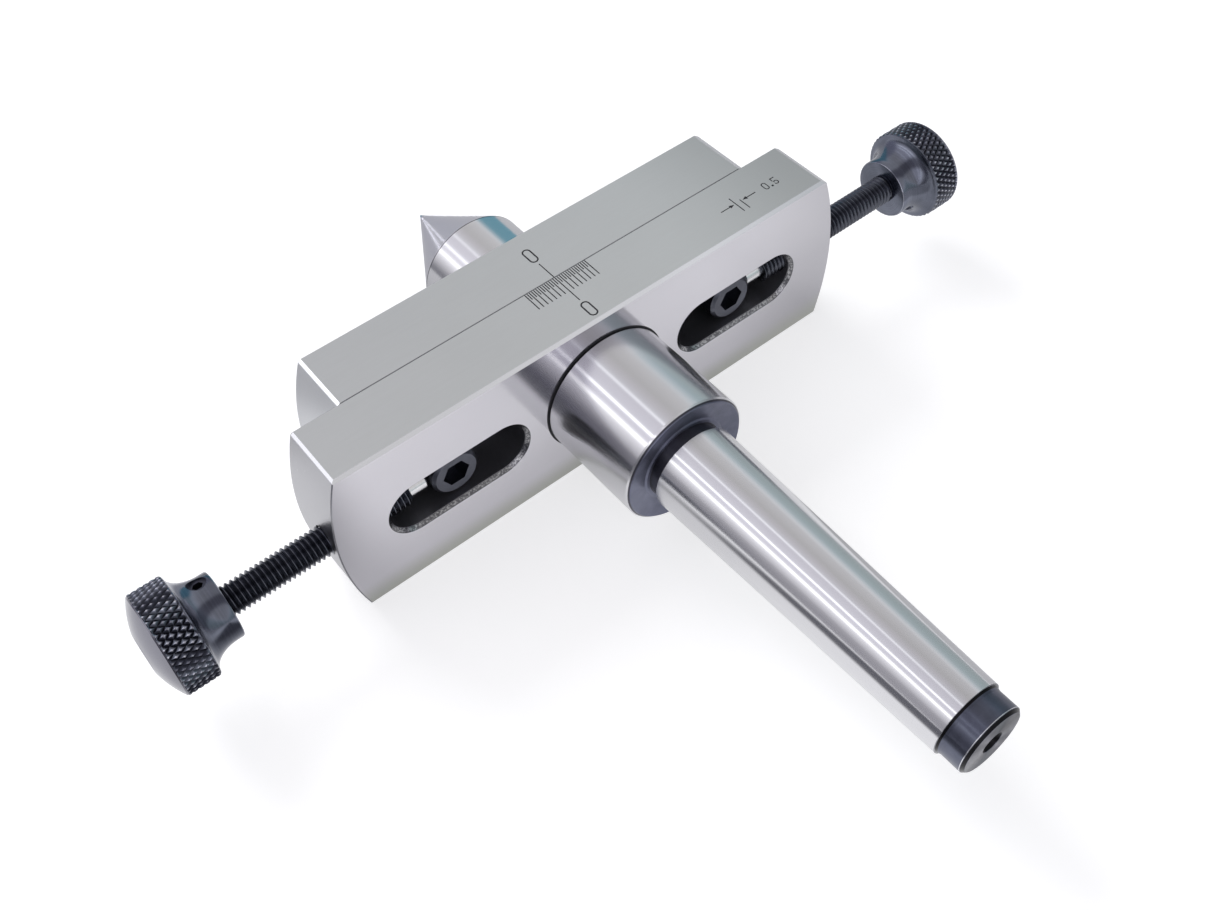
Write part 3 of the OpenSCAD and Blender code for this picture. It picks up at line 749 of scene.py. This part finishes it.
def ground_point_finish():
    """Finely ground centre with rings round its axis, a dark line where the point begins and
    painted shade that darkens the point.
    """
    finish, tree, shader = new_finish("ground centre")
    here = place(tree, place_effect)
    rings = rings_about(tree, here["Y"], here["X"], here["Z"], 0.1)
    # Painted shade: the point is darker than the plain part.
    tone = blend_tones(tree, rising(tree, here["Y"], *POINT_Y), GROUND_TONE, SHADED_POINT_TONE)
    line = between(tree, here["Y"], *POINT_LINE_Y, 0.05)
    tone = blend_tones(tree, line, tone, POINT_LINE_TONE)
    tone = shaded(tree, tone, swing(tree, rings, 0.25))
    roughness = work_out(tree, "ADD", swing(tree, rings, 0.12), CENTRE_ROUGHNESS)
    set_surface(tree, shader, tone, roughness)
    bump(tree, shader, rings, strength=0.15, distance=0.004)
    return finish


# Tones of the blackened pieces and of the bright pads, bushes and dowel
CAP_SCREW_TONE = (0.115, 0.12, 0.145, 1)
COUNTERSUNK_TONE = (0.12, 0.125, 0.14, 1)
SET_SCREW_TONE = (0.1, 0.1, 0.12, 1)
ADJUSTING_SCREW_TONE = (0.11, 0.116, 0.14, 1)
KNOB_TONE = (0.16, 0.172, 0.215, 1)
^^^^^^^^
Print the material once more, exactly.

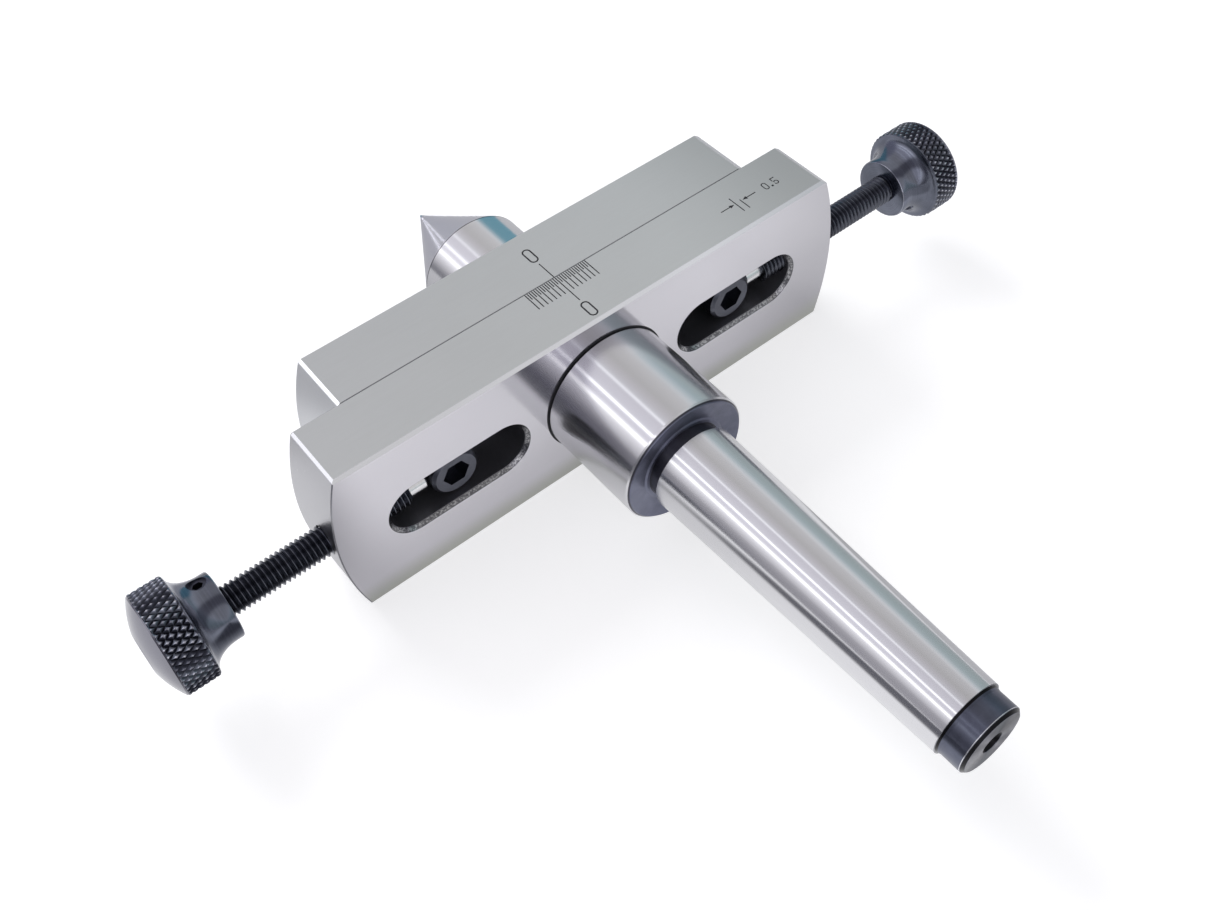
Write part 3 of the OpenSCAD and Blender code for this picture. It picks up at line 749 of scene.py. This part finishes it.
def ground_point_finish():
    """Finely ground centre with rings round its axis, a dark line where the point begins and
    painted shade that darkens the point.
    """
    finish, tree, shader = new_finish("ground centre")
    here = place(tree, place_effect)
    rings = rings_about(tree, here["Y"], here["X"], here["Z"], 0.1)
    # Painted shade: the point is darker than the plain part.
    tone = blend_tones(tree, rising(tree, here["Y"], *POINT_Y), GROUND_TONE, SHADED_POINT_TONE)
    line = between(tree, here["Y"], *POINT_LINE_Y, 0.05)
    tone = blend_tones(tree, line, tone, POINT_LINE_TONE)
    tone = shaded(tree, tone, swing(tree, rings, 0.25))
    roughness = work_out(tree, "ADD", swing(tree, rings, 0.12), CENTRE_ROUGHNESS)
    set_surface(tree, shader, tone, roughness)
    bump(tree, shader, rings, strength=0.15, distance=0.004)
    return finish


# Tones of the blackened pieces and of the bright pads, bushes and dowel
CAP_SCREW_TONE = (0.115, 0.12, 0.145, 1)
COUNTERSUNK_TONE = (0.12, 0.125, 0.14, 1)
SET_SCREW_TONE = (0.1, 0.1, 0.12, 1)
ADJUSTING_SCREW_TONE = (0.11, 0.116, 0.14, 1)
KNOB_TONE = (0.16, 0.172, 0.215, 1)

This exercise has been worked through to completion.